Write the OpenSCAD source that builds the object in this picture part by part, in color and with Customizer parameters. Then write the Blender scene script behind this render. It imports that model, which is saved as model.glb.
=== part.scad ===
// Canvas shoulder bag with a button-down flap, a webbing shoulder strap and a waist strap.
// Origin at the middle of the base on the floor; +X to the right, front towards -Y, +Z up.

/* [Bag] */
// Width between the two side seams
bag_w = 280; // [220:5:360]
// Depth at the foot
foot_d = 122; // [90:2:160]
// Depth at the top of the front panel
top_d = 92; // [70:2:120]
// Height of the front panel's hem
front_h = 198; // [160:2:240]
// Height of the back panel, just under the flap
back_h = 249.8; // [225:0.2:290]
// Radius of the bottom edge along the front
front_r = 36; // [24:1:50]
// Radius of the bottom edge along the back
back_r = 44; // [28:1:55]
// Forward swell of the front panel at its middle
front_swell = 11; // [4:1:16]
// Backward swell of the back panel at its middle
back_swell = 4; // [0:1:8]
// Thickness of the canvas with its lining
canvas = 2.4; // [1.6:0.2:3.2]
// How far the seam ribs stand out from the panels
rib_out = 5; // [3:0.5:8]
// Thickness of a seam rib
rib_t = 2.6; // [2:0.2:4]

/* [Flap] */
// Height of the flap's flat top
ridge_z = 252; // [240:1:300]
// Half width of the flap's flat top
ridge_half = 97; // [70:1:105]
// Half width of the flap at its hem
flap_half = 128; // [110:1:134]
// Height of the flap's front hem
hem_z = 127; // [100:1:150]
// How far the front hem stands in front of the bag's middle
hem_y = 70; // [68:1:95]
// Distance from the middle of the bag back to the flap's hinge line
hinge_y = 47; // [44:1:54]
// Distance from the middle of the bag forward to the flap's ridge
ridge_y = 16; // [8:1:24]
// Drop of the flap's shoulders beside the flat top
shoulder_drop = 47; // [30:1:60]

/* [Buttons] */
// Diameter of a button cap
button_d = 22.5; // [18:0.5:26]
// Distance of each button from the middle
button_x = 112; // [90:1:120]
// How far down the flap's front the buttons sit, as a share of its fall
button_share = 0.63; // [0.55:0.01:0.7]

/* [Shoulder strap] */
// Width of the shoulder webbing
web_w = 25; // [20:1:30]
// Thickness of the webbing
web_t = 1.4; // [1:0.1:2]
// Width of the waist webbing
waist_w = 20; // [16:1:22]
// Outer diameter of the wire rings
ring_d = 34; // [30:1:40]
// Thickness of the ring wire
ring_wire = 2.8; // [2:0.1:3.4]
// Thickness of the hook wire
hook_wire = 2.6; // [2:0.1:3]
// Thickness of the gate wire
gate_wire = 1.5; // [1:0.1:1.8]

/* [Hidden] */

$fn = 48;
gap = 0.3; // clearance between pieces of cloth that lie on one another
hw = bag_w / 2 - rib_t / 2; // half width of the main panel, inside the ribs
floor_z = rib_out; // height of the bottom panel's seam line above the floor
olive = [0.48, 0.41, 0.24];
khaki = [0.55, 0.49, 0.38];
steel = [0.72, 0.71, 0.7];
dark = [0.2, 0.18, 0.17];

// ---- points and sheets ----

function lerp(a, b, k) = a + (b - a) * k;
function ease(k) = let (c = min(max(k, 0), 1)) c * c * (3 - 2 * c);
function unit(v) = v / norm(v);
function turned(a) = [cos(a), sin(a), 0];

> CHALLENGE
Return exactly the lines that run from the top of the listing above to the line containing "rib_t = 2.6; // [2:0.2:4]", please, keeping both end lines and leaving out everything else.

> THE COMPLETED TASK
Write the OpenSCAD source that builds the object in this picture part by part, in color and with Customizer parameters. Then write the Blender scene script behind this render. It imports that model, which is saved as model.glb.
=== part.scad ===
// Canvas shoulder bag with a button-down flap, a webbing shoulder strap and a waist strap.
// Origin at the middle of the base on the floor; +X to the right, front towards -Y, +Z up.

/* [Bag] */
// Width between the two side seams
bag_w = 280; // [220:5:360]
// Depth at the foot
foot_d = 122; // [90:2:160]
// Depth at the top of the front panel
top_d = 92; // [70:2:120]
// Height of the front panel's hem
front_h = 198; // [160:2:240]
// Height of the back panel, just under the flap
back_h = 249.8; // [225:0.2:290]
// Radius of the bottom edge along the front
front_r = 36; // [24:1:50]
// Radius of the bottom edge along the back
back_r = 44; // [28:1:55]
// Forward swell of the front panel at its middle
front_swell = 11; // [4:1:16]
// Backward swell of the back panel at its middle
back_swell = 4; // [0:1:8]
// Thickness of the canvas with its lining
canvas = 2.4; // [1.6:0.2:3.2]
// How far the seam ribs stand out from the panels
rib_out = 5; // [3:0.5:8]
// Thickness of a seam rib
rib_t = 2.6; // [2:0.2:4]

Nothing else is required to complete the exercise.